26. The Statutes of University of Saugar had made the office of Dean of a Faculty as an elective office, out of the persons, who are Heads of Teaching Departments or Heads of a Department of Studies Reference may be made to Statute 12 (1) in this connection, which reads: 'The member of each Faculty shall elect the Head of a Teaching Department of the University or the Head of a Department of Studies to be the Dean of the Faculty'.
27. The University of Udaipur is governed in this respect by Section 15 (3) of the Udaipur University Act, 1962. According to this section every Dean or Associate Dean has to be appointed by the Board on the recommendations of the Selection Committee consisting of such persons as may be prescribed.
28. In the University of Rajasthan, Section 24-B governs the appointment of Dean in each Faculty. It does not intend to make the appointment even by seniority or by rotation. It only empowers the Vice-chancellor to make an appointment from certain catagories of persons in order of preference.

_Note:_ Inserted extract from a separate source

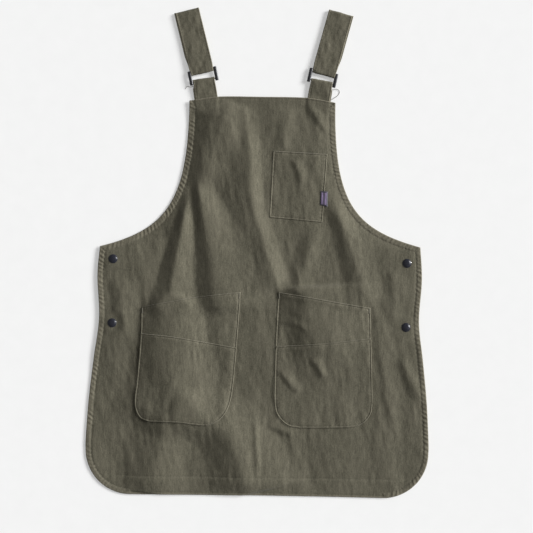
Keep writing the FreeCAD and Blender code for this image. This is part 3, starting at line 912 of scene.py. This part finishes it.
def turned(name, profile, segments=48):
    bpy.ops.object.select_all(action="DESELECT")
    radius, height = profile[0]
    bpy.ops.mesh.primitive_circle_add(vertices=segments, radius=radius * MM,
                                      location=(0, 0, height * MM))
    piece = bpy.context.object
    piece.name = name
    bpy.ops.object.transform_apply(location=True, rotation=False, scale=False)
    bpy.ops.object.mode_set(mode="EDIT")
    bpy.ops.mesh.select_all(action="SELECT")
    for (r0, z0), (r1, z1) in zip(profile, profile[1:]):
        bpy.ops.mesh.extrude_region_move(TRANSFORM_OT_translate={"value": (0, 0, (z1 - z0) * MM)})
        bpy.ops.transform.resize(value=(r1 / r0, r1 / r0, 1), center_override=(0, 0, z1 * MM))
    bpy.ops.mesh.merge(type="CENTER")
    bpy.ops.mesh.select_all(action="DESELECT")
    bpy.ops.mesh.select_non_manifold()
    bpy.ops.mesh.edge_face_add()
    bpy.ops.mesh.select_all(action="SELECT")
    bpy.ops.mesh.normals_make_consistent(inside=False)
    bpy.ops.object.mode_set(mode="OBJECT")
    return piece


cap_master = turned("cap_master", CAP_PROFILE)
caps = []
for row in ("upper", "lower"):
    for name, side in SIDES:
        node = "snap_cap_%s_%s" % (row, name)
        low, high = (Vector(c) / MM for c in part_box(node))
        place = Matrix.Translation(((low.x + high.x) / 2 * MM, (low.y + high.y) / 2 * MM,
                                    (TOP_LIFTED + 0.15) * MM))
        cap = placed_copy(cap_master, "cap_%s_%s" % (row, name), place)
        bpy.ops.object.shade_smooth_by_angle(angle=math.radians(50))
        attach(cap, "front")
        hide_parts(node)
        caps.append(cap)
bpy.data.objects.remove(cap_master)
print("caps", len(caps))


# %% [markdown]
# ## Woven label
# The label is a folded scrap of woven tape caught in the chest pocket's right seam. It carries
# no lettering: a dark woven border and a dark middle stripe on a violet field.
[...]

29. After having given my anxious consideration to the question involved in the case, I am clearly of the opinion that the appointment of Dean by seniority or by rotation is not a matter of universal application It is governed by the provisions of the relevant Act or the Statutes made in that behalf under the Act. In the case of the University of Jodhpur, under statute 14 the Vice-chancellor has no choice but to appoint the senior most available Professor as Dean of a Faculty provided he is eligible within the meaning of statute 14 (2), On the day Prof. S.C. Goyal was appointed as Dean of Faculty of Engineering he was eligible and was admittedly the senior most. As such, his appointment is in order and it can not be said that he is a usurper of the office of Dean.
30. In view of my finding recorded hereinbefore, the question of issuing a direction in the nature of mandamus, does not arise. I will, however, point out, that even if I had accepted the contention of the petitioner in regard to the interpretation of Statute 14 (1) and that the appointment of Prof. S.C. Goyal as illegal, I would have refused the petitioner's prayer seeking a direction for the University to appoint him as the Dean. The seniority of the petitioner has been disputed by the University, and in my opinion, this is not the forum, where I can adjudge his seniority vis-a-vis other Professors.
31. In the result, I find no substance in the writ petition and it is hereby dismissed. In the circumstances of the case I will direct the parties to bear their own costs.